Tip: Wind the Teflon tape on the thread in the same direction you will be turning the nut, usually clockwise. This will prevent the nut from unraveling the tape as it moves down the thread.
Then, pass the pipes through the top of the sink as you put the new faucet in place. Once the faucet is in place, from the underside, slip the locking nut over the end of the loose end of the pipes if your faucet is secured in this way.
Before you tighten the faucet assembly down, you may want to place some silicone under the assembly on top where it meets the sink. This will waterproof the unit and prevent water from wicking down and leaking into the space below the sink.
Fit the securing nuts and tighten them up to hold the faucet assembly firmly in place. Wipe away any silicone squeeze-out on top of the sink.
Reconnect The Water Supply
Re-fit the opposite end of the water supply pipes to the water shut-off valves. Once again, use the Teflon tape to waterproof the threaded coupling to prevent any leaks at this point.
Use the same procedure you used to remove the pipes from the shut-off valves; secure the valve with pliers while tightening the pipe with a wrench.
Turn the shut-off valves to the on position and thoroughly check all pipes and connection points for leaks. Should you find leaks, it will most likely be where the pipes are joined to the shut-off valves or the faucet.

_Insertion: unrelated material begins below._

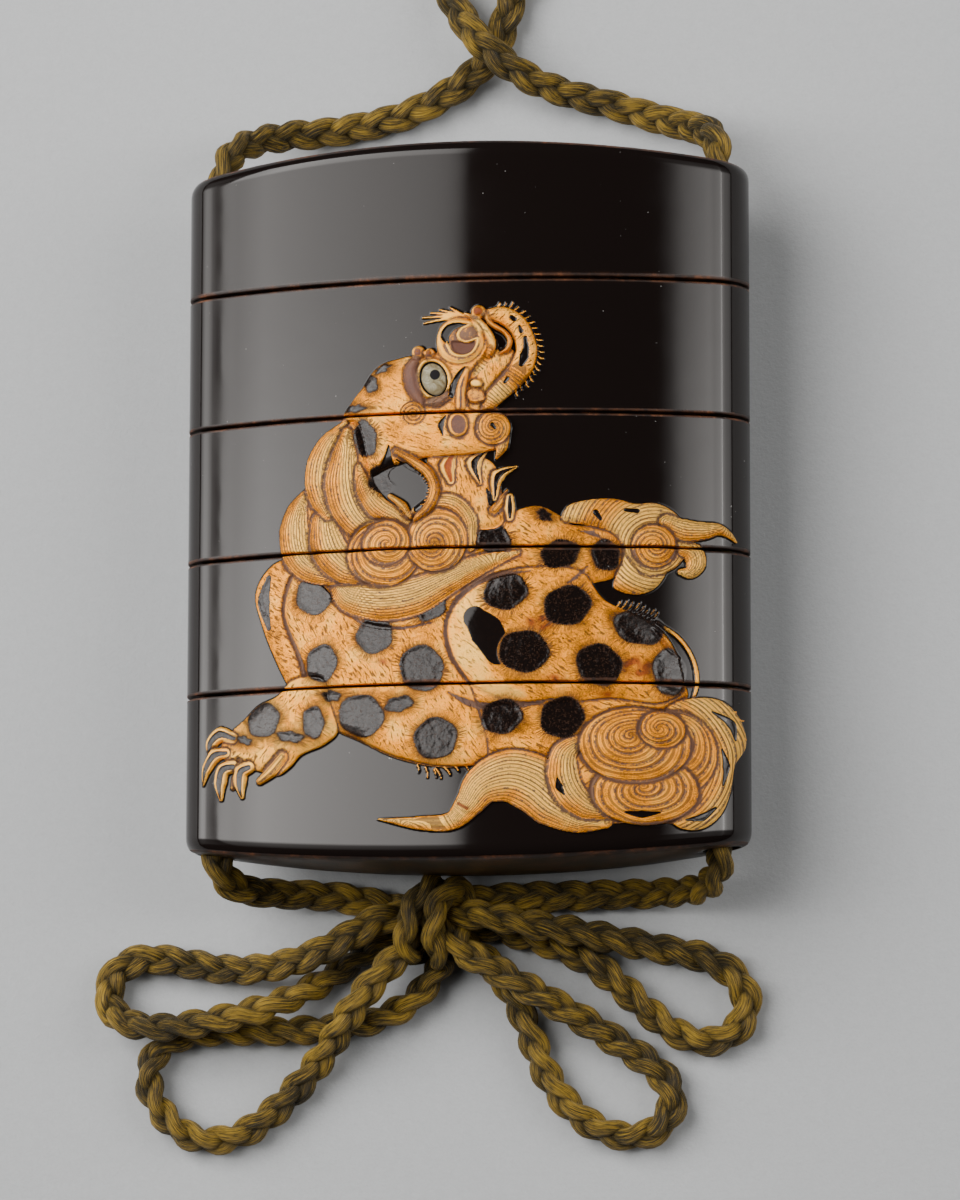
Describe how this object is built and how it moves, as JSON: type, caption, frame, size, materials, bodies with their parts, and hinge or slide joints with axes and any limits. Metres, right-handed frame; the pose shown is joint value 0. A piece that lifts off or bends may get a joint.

Simply tightening the connections with another turn or two of the nut should be sufficient to stop the leaks.
If the leaks persist, you may have to remove the pipe where it is leaking and apply more Teflon tape to the thread. Once the leaks are all addressed, your job is complete!
As you can see, replacing a kitchen faucet is not as difficult a task as you may perceive. It is also a relatively easy home repair project that you should accomplish in an hour or two.
Fitting faucets yourself is good because then you know how they work, and if something goes wrong with the plumbing, you will be able to save yourself some money and fix the problem on your own.
So once you have replaced your kitchen faucet, pack away your tools, pat yourself on the back for not calling out a plumber and crack open a cold drink! You deserve it!